> _PROMPT_: Tell how many lines in the data below hold the string "shown"; give nothing but the number.

----

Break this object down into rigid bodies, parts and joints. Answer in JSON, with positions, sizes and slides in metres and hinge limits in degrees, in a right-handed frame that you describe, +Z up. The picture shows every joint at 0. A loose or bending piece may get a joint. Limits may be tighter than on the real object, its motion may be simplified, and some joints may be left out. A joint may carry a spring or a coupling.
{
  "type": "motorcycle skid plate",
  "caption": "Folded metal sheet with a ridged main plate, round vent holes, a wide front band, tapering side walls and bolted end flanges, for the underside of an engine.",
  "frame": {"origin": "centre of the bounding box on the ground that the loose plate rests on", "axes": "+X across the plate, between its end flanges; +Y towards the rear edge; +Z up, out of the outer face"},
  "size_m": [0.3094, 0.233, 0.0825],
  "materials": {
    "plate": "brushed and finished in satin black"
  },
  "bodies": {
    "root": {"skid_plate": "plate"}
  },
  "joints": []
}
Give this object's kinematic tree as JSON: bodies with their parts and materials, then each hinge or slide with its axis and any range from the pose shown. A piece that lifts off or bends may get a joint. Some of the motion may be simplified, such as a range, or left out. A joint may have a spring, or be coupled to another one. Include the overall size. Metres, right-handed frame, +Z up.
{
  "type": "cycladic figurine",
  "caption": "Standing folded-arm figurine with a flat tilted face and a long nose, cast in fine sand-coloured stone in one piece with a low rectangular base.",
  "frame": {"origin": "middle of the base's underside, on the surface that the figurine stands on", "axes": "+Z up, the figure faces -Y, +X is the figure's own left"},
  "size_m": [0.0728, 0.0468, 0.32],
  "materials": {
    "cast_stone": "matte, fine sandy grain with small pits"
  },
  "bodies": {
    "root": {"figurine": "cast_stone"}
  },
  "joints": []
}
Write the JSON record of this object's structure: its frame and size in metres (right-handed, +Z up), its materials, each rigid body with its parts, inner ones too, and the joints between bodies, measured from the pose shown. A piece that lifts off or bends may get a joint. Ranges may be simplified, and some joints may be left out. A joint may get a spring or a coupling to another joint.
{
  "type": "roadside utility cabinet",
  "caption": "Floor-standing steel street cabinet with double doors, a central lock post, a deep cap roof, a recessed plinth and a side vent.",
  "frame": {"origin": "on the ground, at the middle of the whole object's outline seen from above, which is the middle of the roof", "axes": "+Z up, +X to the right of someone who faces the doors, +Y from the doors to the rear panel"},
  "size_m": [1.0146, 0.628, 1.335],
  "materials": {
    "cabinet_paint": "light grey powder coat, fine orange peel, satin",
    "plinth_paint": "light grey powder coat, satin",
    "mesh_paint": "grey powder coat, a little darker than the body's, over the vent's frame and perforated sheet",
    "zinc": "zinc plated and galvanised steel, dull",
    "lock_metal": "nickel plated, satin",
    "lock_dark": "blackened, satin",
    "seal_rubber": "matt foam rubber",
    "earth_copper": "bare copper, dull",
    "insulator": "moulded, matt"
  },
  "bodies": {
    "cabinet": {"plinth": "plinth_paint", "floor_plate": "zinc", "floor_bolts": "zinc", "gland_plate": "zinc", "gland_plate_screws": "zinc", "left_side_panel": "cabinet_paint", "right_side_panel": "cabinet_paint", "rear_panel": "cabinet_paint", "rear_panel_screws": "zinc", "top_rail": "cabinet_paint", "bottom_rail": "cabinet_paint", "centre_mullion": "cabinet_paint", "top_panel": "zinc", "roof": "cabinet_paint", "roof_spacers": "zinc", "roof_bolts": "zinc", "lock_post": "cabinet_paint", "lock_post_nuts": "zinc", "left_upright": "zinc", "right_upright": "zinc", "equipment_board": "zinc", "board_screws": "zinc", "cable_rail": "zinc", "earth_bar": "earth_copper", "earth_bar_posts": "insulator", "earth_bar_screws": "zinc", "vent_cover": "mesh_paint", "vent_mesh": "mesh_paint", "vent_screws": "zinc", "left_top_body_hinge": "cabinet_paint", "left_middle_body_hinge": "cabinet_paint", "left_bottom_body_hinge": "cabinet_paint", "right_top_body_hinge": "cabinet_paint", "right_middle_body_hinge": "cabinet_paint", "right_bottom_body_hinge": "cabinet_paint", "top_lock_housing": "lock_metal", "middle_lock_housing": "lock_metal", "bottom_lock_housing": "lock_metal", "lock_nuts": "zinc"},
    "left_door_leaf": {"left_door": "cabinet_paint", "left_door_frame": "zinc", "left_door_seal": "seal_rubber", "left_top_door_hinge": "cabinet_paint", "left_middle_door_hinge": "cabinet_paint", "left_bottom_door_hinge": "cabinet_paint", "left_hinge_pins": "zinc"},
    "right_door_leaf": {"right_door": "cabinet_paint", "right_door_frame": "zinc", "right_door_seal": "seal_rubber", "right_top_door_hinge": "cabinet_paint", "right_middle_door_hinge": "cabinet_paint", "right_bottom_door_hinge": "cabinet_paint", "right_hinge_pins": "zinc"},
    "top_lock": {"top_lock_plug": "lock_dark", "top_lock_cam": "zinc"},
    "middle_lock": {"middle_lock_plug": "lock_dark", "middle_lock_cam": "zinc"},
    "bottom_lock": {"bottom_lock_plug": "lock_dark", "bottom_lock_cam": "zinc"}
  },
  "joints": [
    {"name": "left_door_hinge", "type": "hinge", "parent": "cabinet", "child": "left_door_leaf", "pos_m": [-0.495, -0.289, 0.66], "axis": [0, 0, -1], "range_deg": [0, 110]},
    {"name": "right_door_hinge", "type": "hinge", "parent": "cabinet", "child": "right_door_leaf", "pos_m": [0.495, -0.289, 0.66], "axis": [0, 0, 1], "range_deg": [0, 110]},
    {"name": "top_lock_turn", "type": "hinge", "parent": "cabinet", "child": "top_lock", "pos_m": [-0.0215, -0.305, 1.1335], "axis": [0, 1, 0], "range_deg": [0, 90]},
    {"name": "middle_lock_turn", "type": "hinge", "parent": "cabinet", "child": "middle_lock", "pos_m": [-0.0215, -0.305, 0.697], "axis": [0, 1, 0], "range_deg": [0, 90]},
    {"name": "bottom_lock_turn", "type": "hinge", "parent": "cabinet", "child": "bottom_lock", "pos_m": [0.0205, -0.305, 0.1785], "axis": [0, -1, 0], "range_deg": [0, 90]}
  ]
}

----

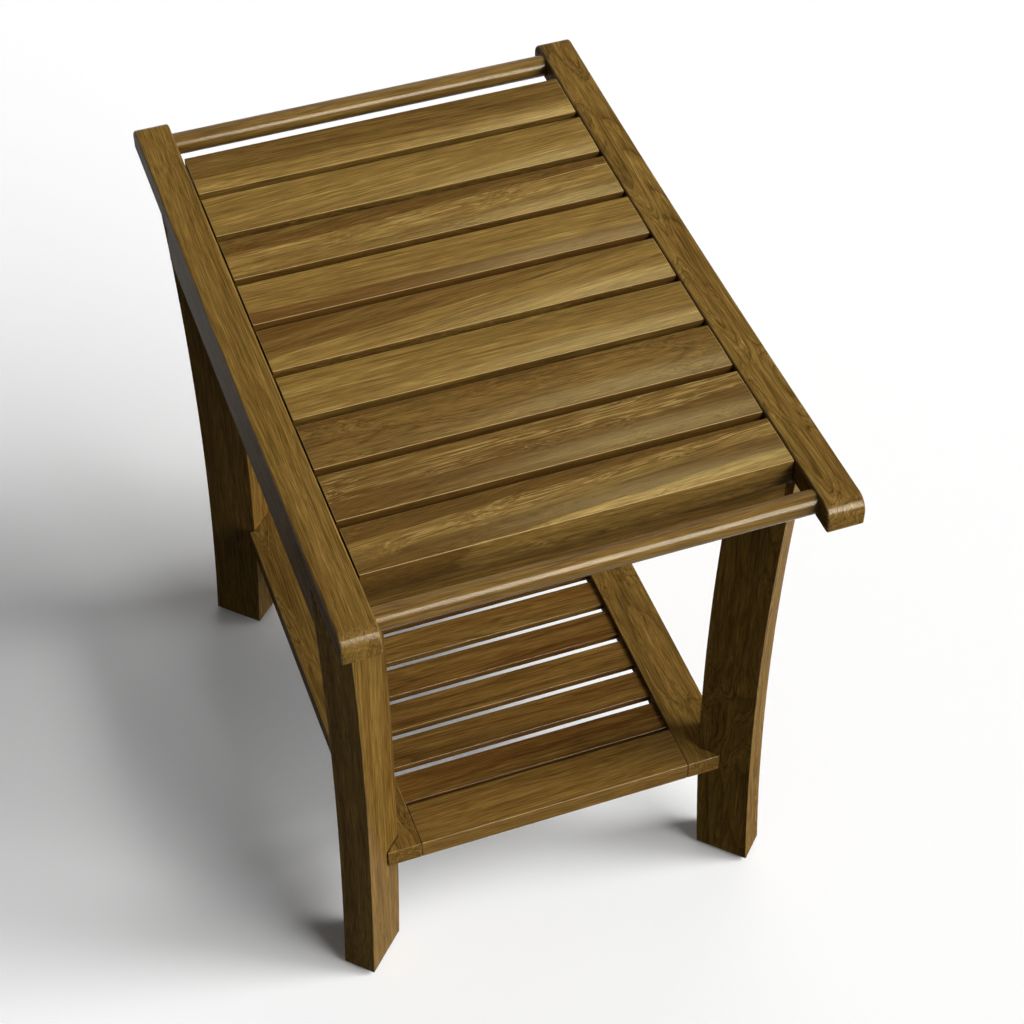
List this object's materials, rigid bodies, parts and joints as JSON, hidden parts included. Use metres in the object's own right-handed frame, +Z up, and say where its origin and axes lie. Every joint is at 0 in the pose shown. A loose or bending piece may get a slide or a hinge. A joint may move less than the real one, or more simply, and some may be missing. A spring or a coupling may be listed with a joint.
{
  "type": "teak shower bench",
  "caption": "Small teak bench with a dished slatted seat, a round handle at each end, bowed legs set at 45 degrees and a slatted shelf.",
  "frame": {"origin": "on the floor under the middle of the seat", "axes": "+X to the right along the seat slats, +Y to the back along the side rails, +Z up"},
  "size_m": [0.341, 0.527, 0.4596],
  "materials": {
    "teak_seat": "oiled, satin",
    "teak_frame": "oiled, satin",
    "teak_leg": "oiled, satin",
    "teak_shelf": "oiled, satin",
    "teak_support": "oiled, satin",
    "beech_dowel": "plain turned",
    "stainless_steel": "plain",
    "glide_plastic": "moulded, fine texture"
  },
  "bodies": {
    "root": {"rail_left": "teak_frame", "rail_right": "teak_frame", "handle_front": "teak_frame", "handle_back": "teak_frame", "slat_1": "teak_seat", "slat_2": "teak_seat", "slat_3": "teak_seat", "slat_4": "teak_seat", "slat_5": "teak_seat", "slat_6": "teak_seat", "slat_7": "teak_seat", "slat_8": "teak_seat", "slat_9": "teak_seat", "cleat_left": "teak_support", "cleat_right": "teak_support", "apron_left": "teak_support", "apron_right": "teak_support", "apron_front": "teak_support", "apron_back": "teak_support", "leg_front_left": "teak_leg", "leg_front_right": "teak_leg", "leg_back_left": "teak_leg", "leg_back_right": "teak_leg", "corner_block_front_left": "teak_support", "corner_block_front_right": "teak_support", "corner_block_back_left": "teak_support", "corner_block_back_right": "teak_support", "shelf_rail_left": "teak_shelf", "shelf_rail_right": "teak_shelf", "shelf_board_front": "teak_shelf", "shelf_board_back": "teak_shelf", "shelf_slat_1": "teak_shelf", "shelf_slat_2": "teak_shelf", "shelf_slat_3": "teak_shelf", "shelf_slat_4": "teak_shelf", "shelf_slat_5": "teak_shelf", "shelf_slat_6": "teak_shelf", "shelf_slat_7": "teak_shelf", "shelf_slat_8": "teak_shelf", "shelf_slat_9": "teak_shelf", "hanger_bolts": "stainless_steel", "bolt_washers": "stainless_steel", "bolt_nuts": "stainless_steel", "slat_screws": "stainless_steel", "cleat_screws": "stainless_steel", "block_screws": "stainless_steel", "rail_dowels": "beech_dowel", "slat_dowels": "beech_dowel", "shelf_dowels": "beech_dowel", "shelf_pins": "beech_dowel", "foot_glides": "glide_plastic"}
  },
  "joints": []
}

----

> _WORKED SOLUTION_: 3